Wow, thanks for all the answers!

$$(2n-1)\int_0^{\pi}\,sin^{2n}x\,dx$$

$$=\ (2n-1)\int_0^{\pi}\,sin^{2n-2}x\,dx\ -\ \int_0^{\pi}\,(2n-1)\,sin^{2n-2}x\,cos^2xdx$$

$$=\ (2n-1)\int_0^{\pi}\,sin^{2n-2}x\,dx\ -\ [sin^{2n-1}x\,cosx]_0^{\pi}\ -\ \int_0^{\pi}\,sin^{2n}x\,dx$$

So $$\int_0^{\pi}\,sin^{2n}x\,dx\ =\ \frac{2n-1}{2n}\,\int_0^{\pi}\,sin^{2n-2}x\,dx$$ ​

I have done my research and from various books I have found the same answer as this. This is all fine, but I have a loooooooong way to reach the number 2008... So I am still confused.

 

[Pere Callahan]

See posts #7 and #15.

 

[tiny-tim]

I have done my research and from various books I have found the same answer as this. This is all fine, but I have a loooooooong way to reach the number 2008... So I am still confused.

Hi siaosi!

The best thing to do, if you're confused by complicated equations, is to give things short names so that equatins look really simple.

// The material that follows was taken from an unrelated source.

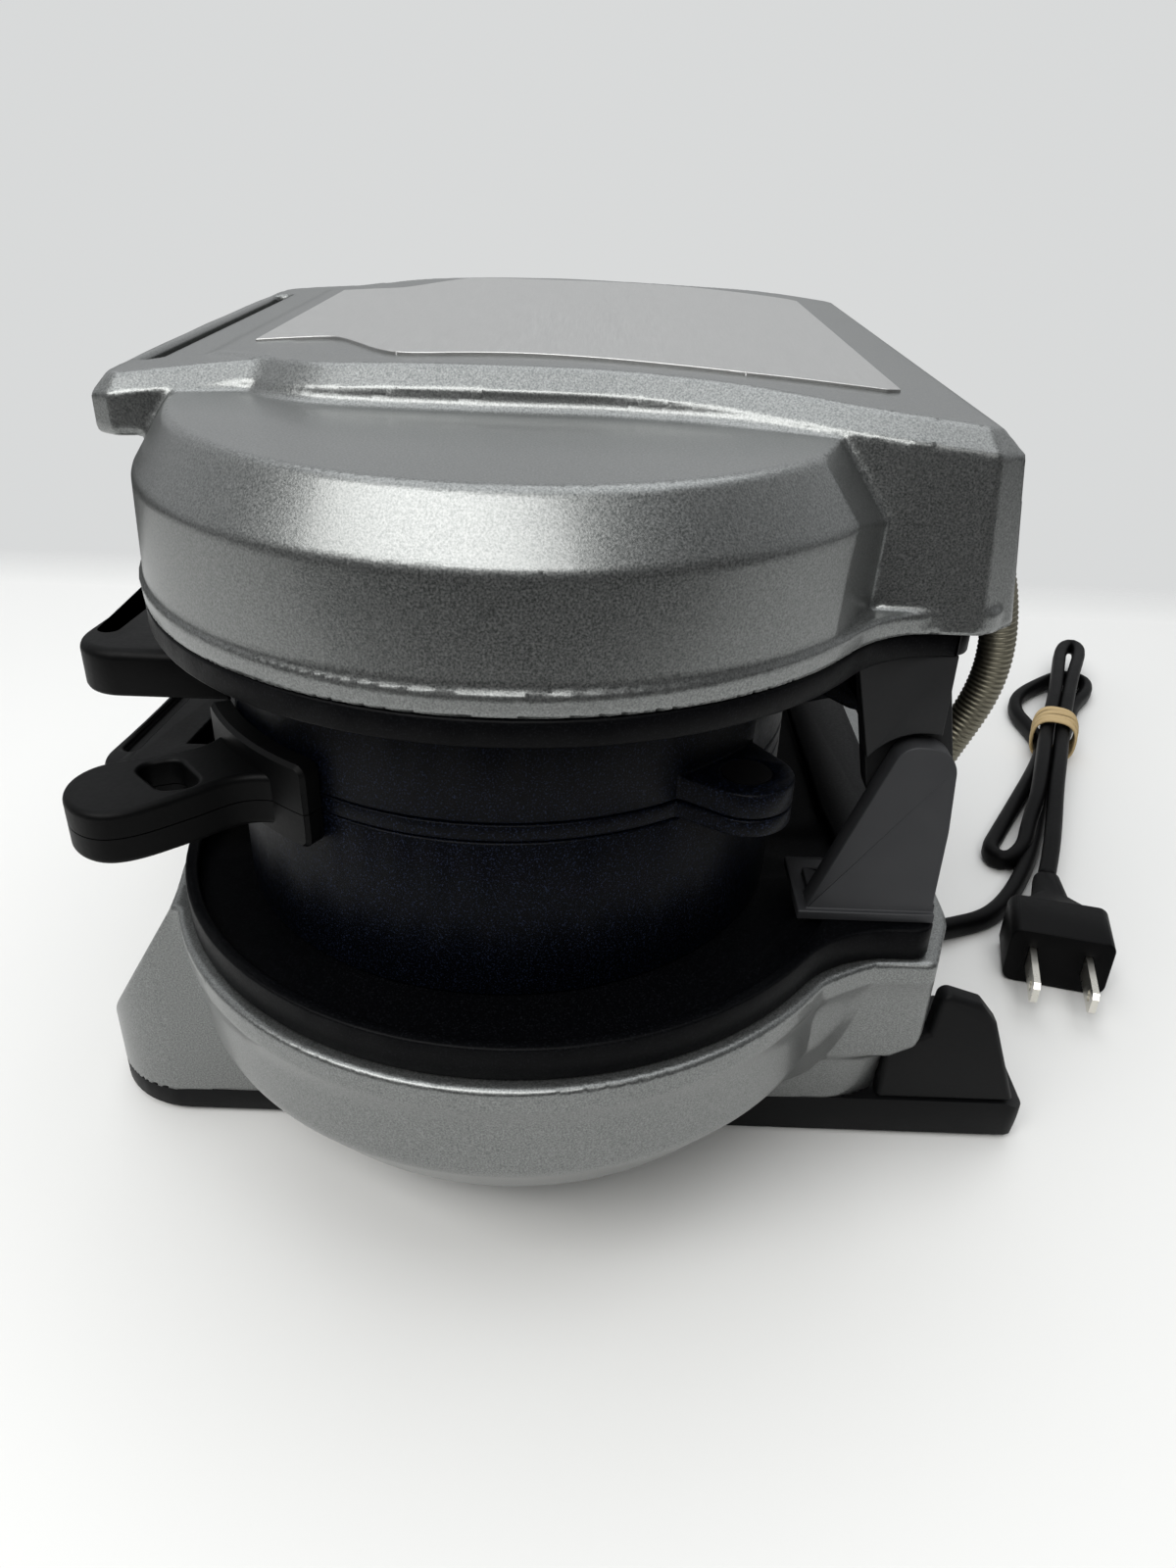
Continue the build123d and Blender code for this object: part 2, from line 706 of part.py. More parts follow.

In this case, define P_2n = ∫₀^π sin²ⁿx dx.

Then that equation was P_2n =

P_2(n-1) (2n-1)/2n,​

which you can then see is

P_2(n-2) (2n-1)(2n-3)/2n(2n-2),​

and so on … until you reach P₀, which you can easily work out!

Now can you see that there's a pattern … so you don't have to worry about making thousands of calculations!